Check every line of the entries below for the word "Continue", and copy the ones that have it.

### Task input

-.-.-

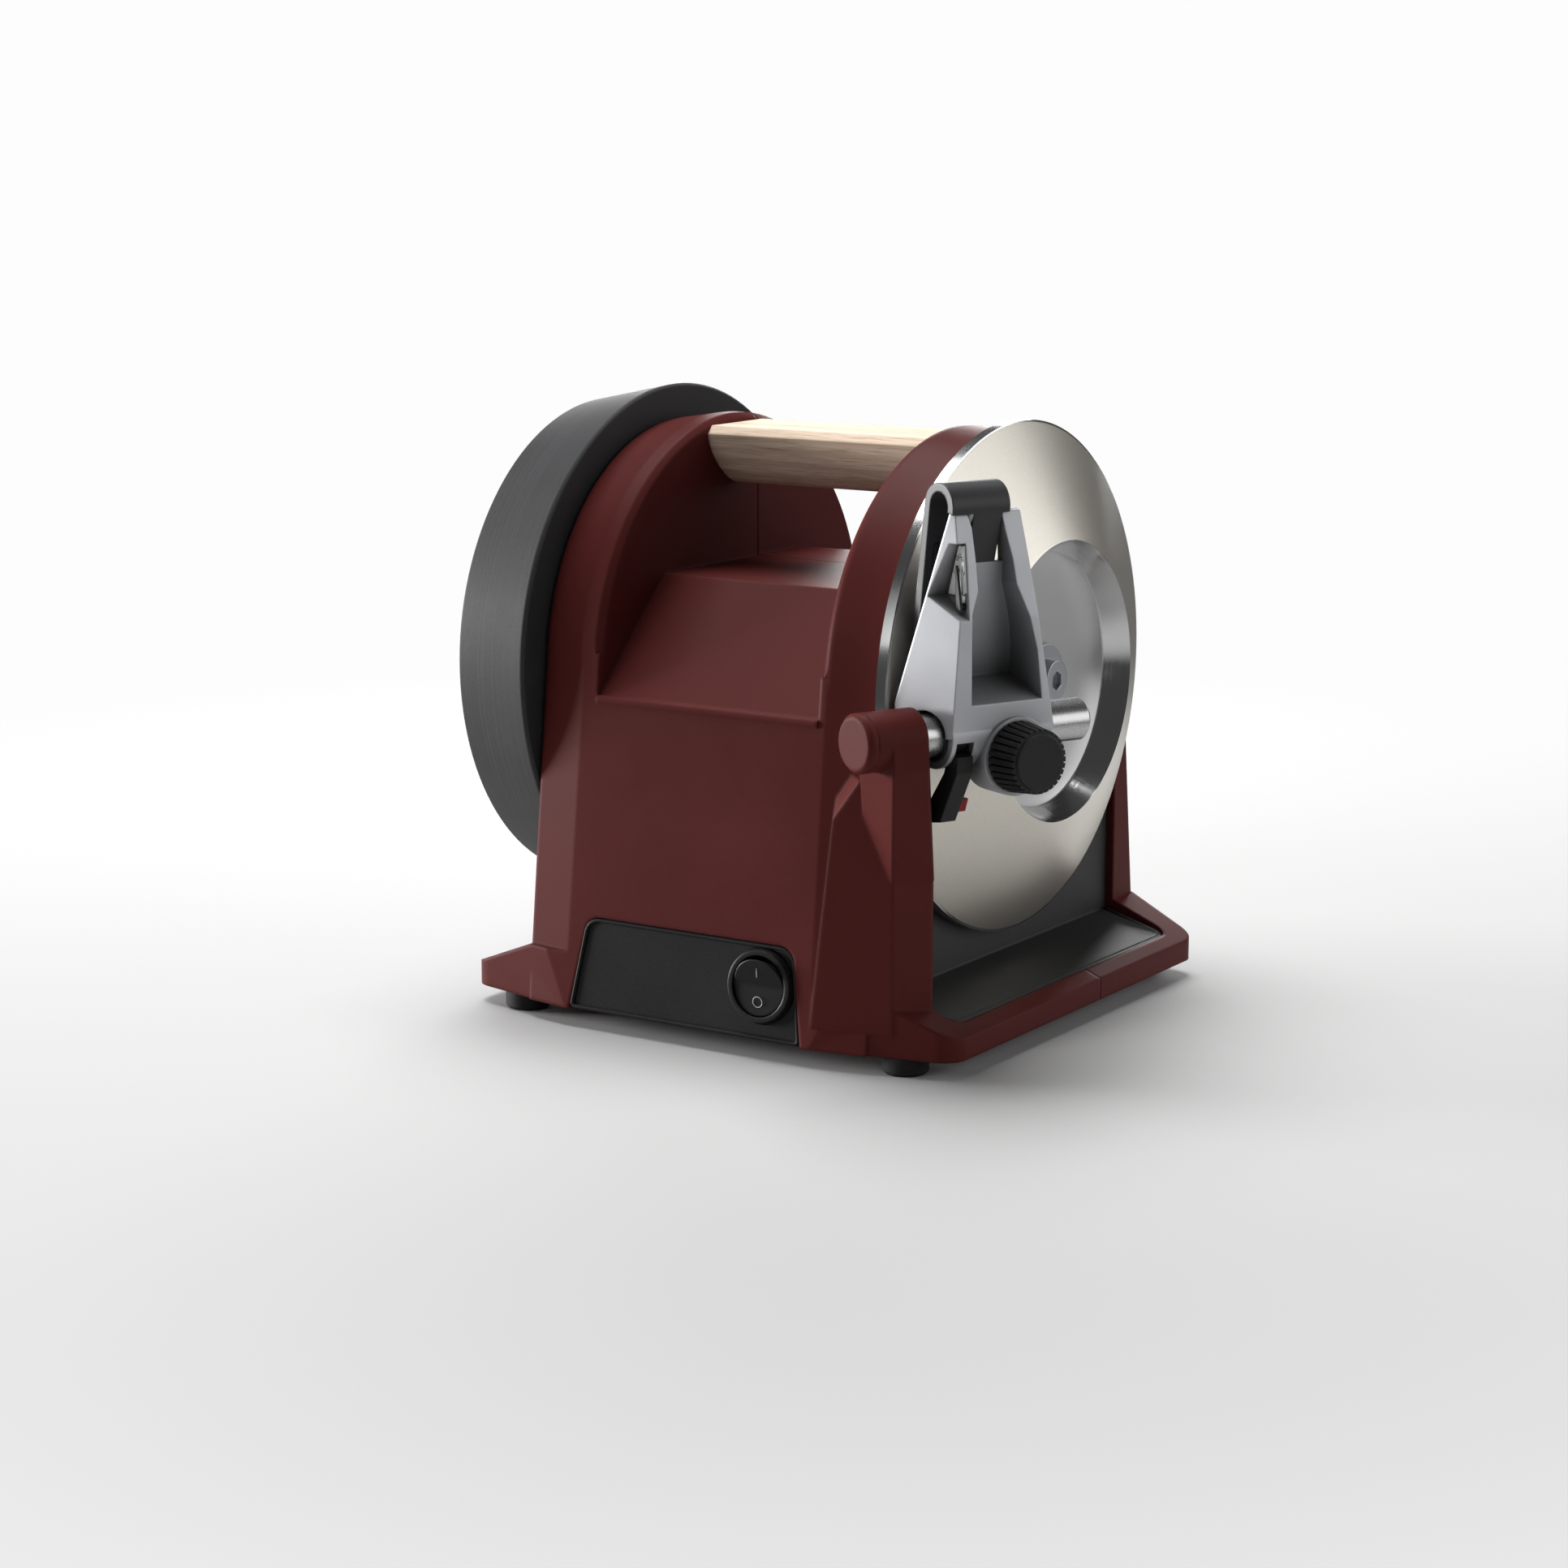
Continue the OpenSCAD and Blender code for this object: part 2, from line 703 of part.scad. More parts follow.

-.-.-

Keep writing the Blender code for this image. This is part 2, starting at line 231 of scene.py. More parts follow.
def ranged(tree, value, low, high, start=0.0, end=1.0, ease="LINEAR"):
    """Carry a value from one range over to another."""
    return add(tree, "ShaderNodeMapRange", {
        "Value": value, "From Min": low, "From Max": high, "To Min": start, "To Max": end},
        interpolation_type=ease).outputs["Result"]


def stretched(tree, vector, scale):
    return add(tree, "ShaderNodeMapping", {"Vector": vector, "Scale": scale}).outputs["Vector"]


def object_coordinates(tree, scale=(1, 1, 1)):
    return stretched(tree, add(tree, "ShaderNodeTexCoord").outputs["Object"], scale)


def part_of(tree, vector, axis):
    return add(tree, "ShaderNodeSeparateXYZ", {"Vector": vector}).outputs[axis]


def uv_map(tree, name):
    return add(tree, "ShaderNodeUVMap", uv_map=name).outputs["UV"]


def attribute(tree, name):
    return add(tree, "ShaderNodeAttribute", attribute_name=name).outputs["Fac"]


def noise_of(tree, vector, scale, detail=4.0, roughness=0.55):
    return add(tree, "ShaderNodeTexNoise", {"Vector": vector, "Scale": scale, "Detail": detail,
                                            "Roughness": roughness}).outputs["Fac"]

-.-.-

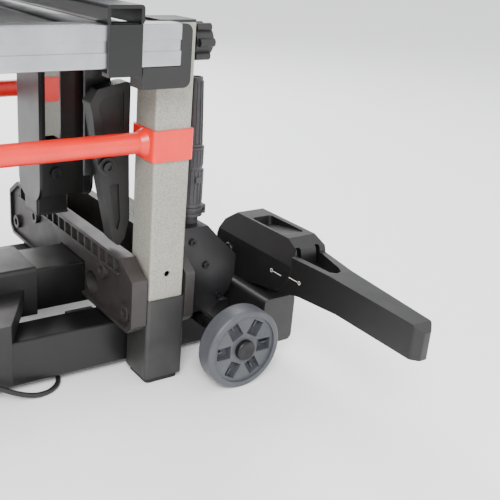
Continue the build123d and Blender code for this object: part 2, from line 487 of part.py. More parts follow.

-.-.-

### The solution
Continue the OpenSCAD and Blender code for this object: part 2, from line 703 of part.scad. More parts follow.
Continue the build123d and Blender code for this object: part 2, from line 487 of part.py. More parts follow.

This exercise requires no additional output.